La scelta dello Stato di allocare alcune migliaia di militari in Alto Adige non e’ una scelta “piu’ politica” di molte scelte attuate dall’Autonome Provinz Bozen che hanno determinato scelte individuali e collettive tra gli altoatesini ed i sudtirolesi con conseguenze sugli equilibri numerici tra i gruppi che vivono in questa provincia.

La scelta dello Stato di trasformare l’esercito basato sulla leva obbligatoria in un esercito basato sui professionisti deriva dalla scelta di appartenere all’Europa. Mentre un tempo erano gli stati nazionali ad esercitare il potere con la spada, la toga e la zecca, ora e’/sara’ l’Europa ad imporre un esercito europeo, un diritto europeo, una moneta europea e gli Schuetzen potranno continuare ad avere un ruolo importante nel folclore locale, ma probabilmente non avranno mai competenze relative all’ordine pubblico, l’Autonome Provinz Bozen potra’ continuare a nominare politicamente i giudici del TAR, ma probabilmente non potra’ andare oltre quello che ha gia’ spremuto in base alla giusta richiesta di difesa delle minoranze nazionali, ed il Tirolino coniato nella zecca di Merano rimarra’ un argomento di dissertazione per gli studiosi di numismatica medievale, ma probabilmente non diventera’ la nuova moneta europea.
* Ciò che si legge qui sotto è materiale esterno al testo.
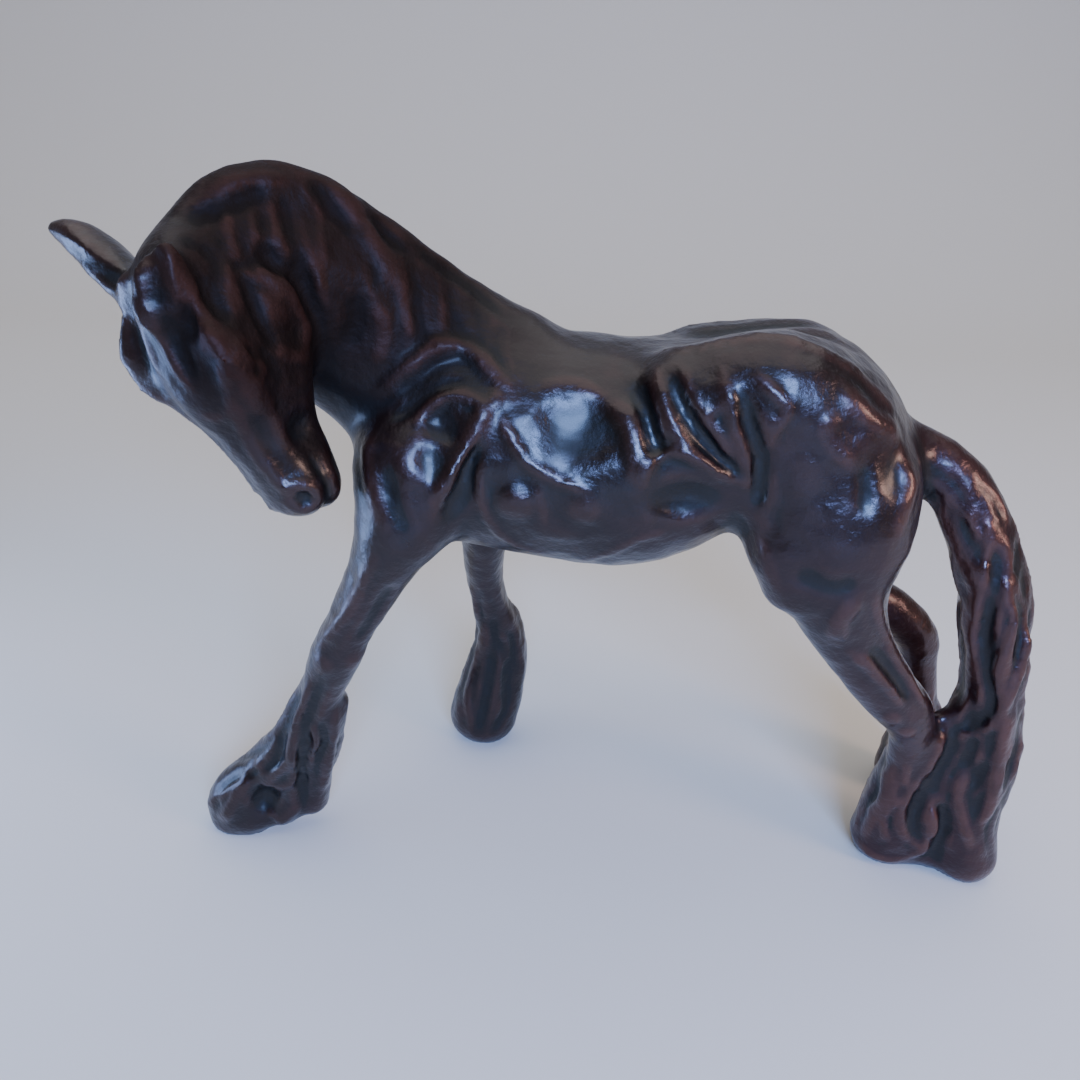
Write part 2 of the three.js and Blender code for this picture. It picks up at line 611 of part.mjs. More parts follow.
// Skin of the clay by marching tetrahedra: every grid cube is six tetrahedra around its
// long diagonal, which always gives a closed surface.
function skinOf(clay) {
  const points = [];
  const faces = [];
  const onEdge = new Map();
  const total = clay.values.length;
  const value = (at) => {
    const v = clay.values[at];
    return Math.abs(v) < 0.02 ? (v < 0 ? -0.02 : 0.02) : v;
  };
  const place = (at) => {
    const k = at % clay.count[2];
    const j = Math.floor(at / clay.count[2]) % clay.count[1];
    const i = Math.floor(at / (clay.count[2] * clay.count[1]));
    return add(clay.low, [i, j, k], clay.cell);
  };
  const crossing = (a, b) => {
    const key = Math.min(a, b) * total + Math.max(a, b);
    if (!onEdge.has(key)) {
      const t = value(a) / (value(a) - value(b));
      const [p, q] = [place(a), place(b)];
      onEdge.set(key, points.length);
      points.push(add(p, add(q, p, -1), t));
    }
    return onEdge.get(key);
  };
  // A face turned so that it looks from the inside corner to the outside corner
  const face = (ids, inside, outside) => {
    const [a, b, c] = ids.map((id) => points[id]);
    const normal = cross(add(b, a, -1), add(c, a, -1));
    const outward = add(place(outside), place(inside), -1);
    faces.push(dot(normal, outward) > 0 ? ids : [ids[0], ids[2], ids[1]]);
  };
  const paths = [[0, 1, 2], [0, 2, 1], [1, 0, 2], [1, 2, 0], [2, 0, 1], [2, 1, 0]];
  for (let i = 0; i + 1 < clay.count[0]; i++) {
    for (let j = 0; j + 1 < clay.count[1]; j++) {
      for (let k = 0; k + 1 < clay.count[2]; k++) {
        let below = 0;
        for (let c = 0; c < 8; c++) {
          below += clay.values[clay.index(i + (c & 1), j + ((c >> 1) & 1), k + (c >> 2))] < 0;
        }
        if (below === 0 || below === 8) continue;
        for (const path of paths) {
          const corner = [i, j, k];
          const tetra = [clay.index(...corner)];
          for (const axis of path) {
            corner[axis] += 1;
            tetra.push(clay.index(...corner));
          }
          const inner = tetra.filter((at) => value(at) < 0);
          const outer = tetra.filter((at) => value(at) >= 0);
          if (inner.length === 1) {
            face(outer.map((at) => crossing(inner[0], at)), inner[0], outer[0]);
          } else if (inner.length === 3) {
            face(inner.map((at) => crossing(at, outer[0])), inner[0], outer[0]);
          } else if (inner.length === 2) {
            const ring = [
              crossing(inner[0], outer[0]),
              crossing(inner[0], outer[1]),
              crossing(inner[1], outer[1]),
              crossing(inner[1], outer[0]),
            ];
            face([ring[0], ring[1], ring[2]], inner[0], outer[0]);
            face([ring[0], ring[2], ring[3]], inner[0], outer[0]);
          }
        }
      }
    }
  }
  return { points, faces };
}

// A queue that always gives the entry with the smallest cost first
class Queue {
  constructor() {
    this.items = [];
  }

  push(item) {
    const list = this.items;
    let at = list.push(item) - 1;
    while (at > 0) {
      const parent = (at - 1) >> 1;
      if (list[parent].cost <= list[at].cost) break;
      [list[parent], list[at]] = [list[at], list[parent]];
      at = parent;
    }
  }

  pop() {
    const list = this.items;
    const first = list[0];
    const last = list.pop();
    if (list.length === 0) return first;
    list[0] = last;
    let at = 0;
    for (;;) {
      let least = at;
      for (const child of [2 * at + 1, 2 * at + 2]) {
        if (child < list.length && list[child].cost < list[least].cost) least = child;
      }
      if (least === at) return first;
      [list[least], list[at]] = [list[at], list[least]];
      at = least;
    }
  }
}

// Takes facets away where the form changes least, one short edge at a time, by the error
// that the move makes against the planes of the facets around it (quadric errors).
function simplify({ points, faces }, budget) {
  const errors = points.map(() => new Float64Array(10));
  const around = points.map(() => new Set());
  const alive = faces.map(() => true);
  const stamp = new Int32Array(points.length);
  let left = faces.length;

  faces.forEach((ids, f) => {
    const [a, b, c] = ids.map((id) => points[id]);
    const raw = cross(add(b, a, -1), add(c, a, -1));
    const area = Math.hypot(...raw);
    if (area > 1e-12) {
      const n = raw.map((v) => v / area);
      const d = -dot(n, a);
      const plane = [...n, d];
      for (const id of ids) {
        let slot = 0;
        for (let r = 0; r < 4; r++) {
          for (let s = r; s < 4; s++) errors[id][slot++] += area * plane[r] * plane[s];
        }
      }
    }
    for (const id of ids) around[id].add(f);
  });

  const errorAt = (e, [x, y, z]) =>
    e[0] * x * x + 2 * e[1] * x * y + 2 * e[2] * x * z + 2 * e[3] * x +
    e[4] * y * y + 2 * e[5] * y * z + 2 * e[6] * y +
    e[7] * z * z + 2 * e[8] * z + e[9];

  const bestPoint = (e, a, b) => {
    const middle = add(a, b).map((v) => v / 2);
    const rows = [
      [e[0], e[1], e[2]],
      [e[1], e[4], e[5]],
      [e[2], e[5], e[7]],
    ];
    const right = [-e[3], -e[6], -e[8]];
    const size = dot(rows[0], cross(rows[1], rows[2]));
    const scale = (e[0] + e[4] + e[7]) / 3;
    const choices = [middle, a, b];
    if (Math.abs(size) > 1e-3 * scale ** 3) {
      const column = (k) => rows.map((row, r) => row.map((v, c) => (c === k ? right[r] : v)));
      const solved = [0, 1, 2].map((k) => {
        const m = column(k);
        return dot(m[0], cross(m[1], m[2])) / size;
      });
      if (Math.hypot(...add(solved, middle, -1)) < Math.hypot(...add(a, b, -1))) choices.push(solved);
    }
    let best = choices[0];
    for (const choice of choices) if (errorAt(e, choice) < errorAt(e, best)) best = choice;
    return best;
  };

  const neighbours = (v) => {
    const near = new Set();
    for (const f of around[v]) for (const id of faces[f]) if (id !== v) near.add(id);
    return near;
  };

  const queue = new Queue();
  const offer = (a, b) => {
    const e = errors[a].map((v, k) => v + errors[b][k]);
    const target = bestPoint(e, points[a], points[b]);
    const long2 = dot(add(points[a], points[b], -1), add(points[a], points[b], -1));
    const cost = errorAt(e, target) + 1e-4 * long2;
    queue.push({ cost, a, b, target, age: stamp[a] + stamp[b] });
  };
  const offerAll = () =>
    points.forEach((_, v) => {
      for (const other of neighbours(v)) if (v < other) offer(v, other);
    });

  // How far a facet is from a sliver: its doubled area over its longest side squared
  const fairness = (corners, area) => {
    const sides = [0, 1, 2].map((k) => Math.hypot(...add(corners[k], corners[(k + 1) % 3], -1)));
    return area / Math.max(...sides, 1e-9) ** 2;
  };

  // A move may not fold a facet over, nor make it a sliver that it was not before
  const stays = (v, other, target) => {
    for (const f of around[v]) {
      if (faces[f].includes(other)) continue;
      const before = faces[f].map((id) => points[id]);
      const after = faces[f].map((id) => (id === v ? target : points[id]));
      const n0 = cross(add(before[1], before[0], -1), add(before[2], before[0], -1));
      const n1 = cross(add(after[1], after[0], -1), add(after[2], after[0], -1));
      const [area0, area1] = [Math.hypot(...n0), Math.hypot(...n1)];
      if (area0 > 0.02 && dot(n0, n1) < 0.25 * area0 * area1) return false;
      const fair = fairness(after, area1);
      if (fair < 0.12 && fair < 0.6 * fairness(before, area0)) return false;
    }
    return true;
  };

  let leftAtOffer = Infinity;
  while (left > budget) {
    // Edges that had to stay may be free to go once their surroundings have changed
    if (!queue.items.length) {
      if (left === leftAtOffer) break;
      leftAtOffer = left;
      offerAll();
    }
    const { a, b, target, age } = queue.pop();
    if (!around[a].size || !around[b].size || age !== stamp[a] + stamp[b]) continue;
    const nearB = neighbours(b);
    if (!nearB.has(a)) continue;
    const shared = [...neighbours(a)].filter((id) => nearB.has(id));
    if (shared.length !== 2 || !stays(a, b, target) || !stays(b, a, target)) continue;
    for (const f of [...around[b]]) {
      if (faces[f].includes(a)) {
        alive[f] = false;
        left -= 1;
        for (const id of faces[f]) around[id].delete(f);
      } else {
        faces[f] = faces[f].map((id) => (id === b ? a : id));
        around[a].add(f);
      }
    }
    around[b].clear();
    points[a] = target;
    errors[a].forEach((_, k) => (errors[a][k] += errors[b][k]));
    stamp[a] += 1;
    stamp[b] += 1;
    for (const other of neighbours(a)) offer(Math.min(a, other), Math.max(a, other));
  }

  const renumber = new Map();
  const keptPoints = [];
  const keptFaces = faces.filter((_, f) => alive[f]).map((ids) =>
    ids.map((id) => {
      if (!renumber.has(id)) renumber.set(id, keptPoints.push(points[id]) - 1);
      return renumber.get(id);
    })
  );
  return { points: keptPoints, faces: keptFaces };
}

// The soles are filed flat in one plane, so that the horse stands without rocking
function fileSoles(wasm, { points, faces }) {
  const rough = new wasm.Mesh({
    numProp: 3,
    vertProperties: Float32Array.from(points.flat()),
    triVerts: Uint32Array.from(faces.flat()),
  });
  const block = new THREE.BoxGeometry(2 * fileSize, 2 * fileSize, fileSize).toNonIndexed();
  block.translate(0, 0, soleCut - fileSize / 2);
  const corners = block.getAttribute("position").array;
  const tool = new wasm.Mesh({
    numProp: 3,
    vertProperties: Float32Array.from(corners),
    triVerts: Uint32Array.from(corners.slice(0, corners.length / 3), (_, n) => n),
  });
  tool.merge();
  const filed = new wasm.Manifold(rough).subtract(new wasm.Manifold(tool));
  const biggest = filed.decompose().sort((a, b) => b.volume() - a.volume())[0];
  return biggest.getMesh();
}

function geometryOf(mesh) {
  const geometry = new THREE.BufferGeometry();
  const flat = [];
  for (let v = 0; v < mesh.numVert; v++) {
    const start = v * mesh.numProp;
    flat.push(...mesh.vertProperties.slice(start, start + 3));
  }
  geometry.setAttribute("position", new THREE.Float32BufferAttribute(flat, 3));
  geometry.setIndex([...mesh.triVerts]);
  // Bottom centre of the figure goes to the origin, and the drawn height to the real one
  geometry.computeBoundingBox();
  const box = geometry.boundingBox;
  geometry.translate(-(box.min.x + box.max.x) / 2, -(box.min.y + box.max.y) / 2, -box.min.z);
  const grow = horseHeight / drawnHeight;
  geometry.scale(grow, grow, grow);
  geometry.computeVertexNormals();
  return geometry;
}

const wasm = await Module();
wasm.setup();

const clay = new Clay(lowCorner, highCorner, clayCell);
layBody(clay);
layHead(clay);
layLegs(clay);
clay.mass(tail, 3);
clay.mass(tailWeb, 4);
carveMuscles(clay);
carveHead(clay);
carveMane(clay);
carveTail(clay);
carveLegs(clay);

const cast = simplify(skinOf(clay), triangleBudget);
const horse = new THREE.Mesh(
  geometryOf(fileSoles(wasm, cast)),
  new THREE.MeshStandardMaterial({ ...bronze, flatShading: true })
);
horse.name = "horse";

const group = new THREE.Group();
group.add(horse);
export default group;
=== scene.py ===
# %% [markdown]
# # A bronze horse, worked up in clay and cast
# The object is one small bronze: a heavy horse that arches its neck and turns its head to
# its left side. It stands on four feathered feet and on the end of its tail. There is one
# piece only, so the lesson is about form first and about the waxed patina second.
# Everything is in metres and sits in the packed part's own frame.

import math

import bpy
import numpy as np
import openvdb
from mathutils import Matrix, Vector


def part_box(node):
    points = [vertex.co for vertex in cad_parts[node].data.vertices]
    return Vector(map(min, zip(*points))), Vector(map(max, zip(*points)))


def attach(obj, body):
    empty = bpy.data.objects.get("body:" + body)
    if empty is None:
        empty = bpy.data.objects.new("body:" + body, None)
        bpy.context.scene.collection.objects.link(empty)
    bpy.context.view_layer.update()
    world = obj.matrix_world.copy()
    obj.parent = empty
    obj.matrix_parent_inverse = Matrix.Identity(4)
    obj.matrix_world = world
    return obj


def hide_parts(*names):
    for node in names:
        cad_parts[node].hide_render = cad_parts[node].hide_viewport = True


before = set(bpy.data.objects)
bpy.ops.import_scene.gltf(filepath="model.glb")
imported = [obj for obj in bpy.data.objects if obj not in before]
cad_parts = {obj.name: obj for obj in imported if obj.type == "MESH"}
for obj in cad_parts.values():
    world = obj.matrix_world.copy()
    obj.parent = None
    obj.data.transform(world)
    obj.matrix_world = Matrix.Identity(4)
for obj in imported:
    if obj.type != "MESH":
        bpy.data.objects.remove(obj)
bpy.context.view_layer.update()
horse_low, horse_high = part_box("horse")
print("solid horse, mm:", [round(1000 * (b - a), 1) for a, b in zip(horse_low, horse_high)])

# %% [markdown]
# ## The clay
# On the real object the sculptor built the form from lumps of clay, blended the joints with
# a thumb and then cut and pressed the detail in. Blender could do this by sculpting, but a
# script can't hold a brush. Metaballs come close, though they take no grooves. A grid of
# distances does both: lumps are joined softly with one formula, and lines and thumb marks
# are added to the same numbers. The grid is in millimetres, as the solid was drawn. Its
# soles lie at -1.2, and the middle of the body is at y = 4.

# %% Clay as a grid of distances
clay_cell = 0.81
low_corner = (-104, -46, -6)
high_corner = (112, 56, 156)
sole_height = -1.2
mid_plane = 4
far_away = 30.0


def smooth_run(stations, steps):
    """A Catmull-Rom run through stations: a point and any sizes that change with it."""
    given = np.array(stations, float)
    ends = np.vstack([2 * given[0] - given[1], given, 2 * given[-1] - given[-2]])
    run = []
    for p, q, r, s in zip(ends, ends[1:], ends[2:], ends[3:]):
        for t in np.arange(steps) / steps:
            bend = (2 * p - 5 * q + 4 * r - s) * t * t + (3 * q - p - 3 * r + s) * t**3
            run.append(0.5 * (2 * q + (r - p) * t + bend))
    return np.array(run + [given[-1]])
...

Le regioni intese come entita’ territoriali che guardano al presente ed al futuro possono essere un utile strumento di integrazione europea, muoversi nella globalizzazione piu’ agilmente degli stati nazionali ed essere piu’ vicini elle esigenze delle popolazioni; le piccole patrie monoetniche – che esistono solamente nella fantasia dei paranoici, ma non esistono piu’ nella realta’ – che guardano continuamente al passato possono innescare meccanismi devastanti.

Bolzano, 9 dicembre 2000.

Giorgio Delle Donne

1 Editoriale pubblicato sull'”Alto Adige” il 10 dicembre 2000.